Thomas Torrance, who I consider my primary teacher these days, offers critique of the Bultmannian sort of Jesus; and so I want to share some of that for you. It is no surprise that Congdon would discount Torrance’s understanding of Bultmann and the existentialist Jesus produced thereby. Yet, if Congdon wants to discount TFT’s critique maybe he shouldn’t exemplify the very components of the critique in his own lived life and positions (Congdon, that is). TFT writes:
In both liberalism and existentialism the historical Jesus is expendable
That is the denouement that comes over the idealist and liberal conception of Jesus, in which the eternal ideas mediated by Jesus finally set the historical Jesus himself aside. That is called Liberalism, but today there is a whole school of New Testament scholars who are opposed to that liberal approach to Jesus, and they lay stress not on the ideas that he taught, but on the eschatological event which broke into the world in the historical Jesus. What is this eschatological event? The school of New Testament scholars here would call the eschatological event the act of the divine mediated in and through the historical Jesus, but they deny that the divine event is itself also an historical event. In other words, they have substituted the concept of event for that of idea, and in the same way as the idea passes through the historical Jesus and discards him, so this eschatological event passes through the historical Jesus and discards him. Just as the eternal ideas or truths mediated by Jesus had only a temporal and non-essential relation to history, so this eschatological event has only a temporal and non-essential relation to history. Again, just as the eternal truth mediated by Jesus, once it was disclosed to our knowledge, appears self evident to us as a truth of our own reason, so the eschatological event, once it is disclosed through our decision, ministers to, or is servant to, our self understanding. What is the difference between this view and the liberal one? The liberal view worked with an idealist philosophy [emphasis on ideas], and this works with an existentialist philosophy [emphasis on courageous existence and decision, personal action and involvement in events]; the liberal view was more concerned with static ideas, and this one more with dynamic events and decisions, but in both the result is the same: the truth of reason or self understanding is the net result, while the historical Jesus is relegated as of no ultimate importance.

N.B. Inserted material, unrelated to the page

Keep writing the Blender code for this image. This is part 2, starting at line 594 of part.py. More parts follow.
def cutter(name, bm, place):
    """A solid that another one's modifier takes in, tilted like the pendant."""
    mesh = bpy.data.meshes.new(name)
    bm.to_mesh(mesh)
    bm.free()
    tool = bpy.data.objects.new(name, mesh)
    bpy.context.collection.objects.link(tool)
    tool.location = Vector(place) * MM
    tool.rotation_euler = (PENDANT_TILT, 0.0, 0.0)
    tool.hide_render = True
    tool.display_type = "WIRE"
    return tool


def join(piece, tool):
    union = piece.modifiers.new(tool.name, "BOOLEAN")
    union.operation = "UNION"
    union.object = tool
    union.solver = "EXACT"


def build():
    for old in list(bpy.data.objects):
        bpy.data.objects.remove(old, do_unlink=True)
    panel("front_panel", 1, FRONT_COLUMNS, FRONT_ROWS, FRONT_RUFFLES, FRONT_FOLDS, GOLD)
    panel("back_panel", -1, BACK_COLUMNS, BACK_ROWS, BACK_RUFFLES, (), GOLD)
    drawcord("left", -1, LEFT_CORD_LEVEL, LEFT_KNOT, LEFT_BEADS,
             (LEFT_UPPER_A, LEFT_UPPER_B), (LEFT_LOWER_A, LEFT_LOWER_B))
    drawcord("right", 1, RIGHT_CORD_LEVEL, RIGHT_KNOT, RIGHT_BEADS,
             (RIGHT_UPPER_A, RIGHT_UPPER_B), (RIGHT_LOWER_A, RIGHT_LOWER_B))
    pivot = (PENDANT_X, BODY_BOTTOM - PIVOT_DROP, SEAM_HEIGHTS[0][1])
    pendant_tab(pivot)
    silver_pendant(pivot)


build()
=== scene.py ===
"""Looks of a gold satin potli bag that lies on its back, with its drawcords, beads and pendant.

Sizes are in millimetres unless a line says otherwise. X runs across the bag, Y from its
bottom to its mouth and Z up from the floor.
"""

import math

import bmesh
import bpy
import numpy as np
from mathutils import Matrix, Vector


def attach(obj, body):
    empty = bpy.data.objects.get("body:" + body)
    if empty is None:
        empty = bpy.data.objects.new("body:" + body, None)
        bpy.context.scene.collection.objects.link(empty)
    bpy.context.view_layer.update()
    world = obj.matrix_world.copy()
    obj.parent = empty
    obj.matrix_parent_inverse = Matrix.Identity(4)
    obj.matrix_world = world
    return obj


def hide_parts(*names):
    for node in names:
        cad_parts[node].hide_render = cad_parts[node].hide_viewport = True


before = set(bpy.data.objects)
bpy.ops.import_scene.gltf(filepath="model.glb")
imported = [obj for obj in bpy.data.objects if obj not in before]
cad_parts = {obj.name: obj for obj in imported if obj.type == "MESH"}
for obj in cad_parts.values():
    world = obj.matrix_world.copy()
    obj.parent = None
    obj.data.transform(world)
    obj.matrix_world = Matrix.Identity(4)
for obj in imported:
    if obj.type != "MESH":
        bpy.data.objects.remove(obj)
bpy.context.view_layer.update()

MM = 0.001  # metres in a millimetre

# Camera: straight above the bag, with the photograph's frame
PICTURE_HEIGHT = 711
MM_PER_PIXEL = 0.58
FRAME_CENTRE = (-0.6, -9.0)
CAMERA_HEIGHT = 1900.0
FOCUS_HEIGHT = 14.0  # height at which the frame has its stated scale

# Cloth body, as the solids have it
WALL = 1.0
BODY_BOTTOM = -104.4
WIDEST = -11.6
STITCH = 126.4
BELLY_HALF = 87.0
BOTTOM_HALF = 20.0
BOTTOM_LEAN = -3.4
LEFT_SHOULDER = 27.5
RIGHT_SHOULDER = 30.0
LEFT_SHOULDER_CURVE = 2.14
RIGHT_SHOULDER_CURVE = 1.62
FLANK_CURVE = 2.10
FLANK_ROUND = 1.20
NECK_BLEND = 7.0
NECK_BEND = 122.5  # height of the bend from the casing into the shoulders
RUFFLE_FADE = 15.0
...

All that happened here is that the philosophical idiom has changed, the language has changed to suit the times, but we have the same radical divorce of the eternal from the temporal, the act of God from history – with the result that the historical person of Christ as God and man is no longer central or important. This is simply a new and more subtle form of liberalism. Once again the great dilemmas is: either in Jesus Christ we are confronted by the eternal God in history, so that the person of the historical Christ as man and God is of utmost importance; or Jesus is only the historical medium of a confrontation between me and the act of God which summons me to decision, but in which I reach a self understanding which enables me to live my life bravely. Here christology passes away into some kind of existentialist anthropology.
This is an accurate assessment of the existentialist Jesus that David Congdon presents us with in Rudolf Bultmann’s thought. The historical Jesus is still only an accident of history in this frame, a purveyor of eternal ideas, but nothing more; albeit eternal ideas that have actually been sublimated by the immanent conditions of the 21st century. Worse, this Jesus, while said to encounter us, is given shape not by some real eschatological reality, but the one imagined by an immanenist frame that looks more like the enculturated self-imaginer, and the socio-cultural conditions this imaginer is located in, rather than the eschatological life of God who is characterized by an alien holiness.
You might wonder why I’m picking on Congdon so much. It’s because he is an influential personage among millennial and younger thinkers in regard to who God in Jesus Christ is imagined to be. He is helping a generation slip away from the orthodox Jesus confessed and known by the church catholic through the centuries; and is offering us a latter day Jesus who is more like an ATM machine dispensing values that look more like the cultural moment than the heavenly revolution they purport to be. He is helping young people (and older who aren’t wise enough to see past this) apostatize with intellectual rigor, and leaving them in the dust of their own images.
 Thomas F. Torrance, Incarnation: The Person and Life of Christ, edited by Robert T. Walker (Downers Grove, Illinois: IVP Academic, 2008), 261-62.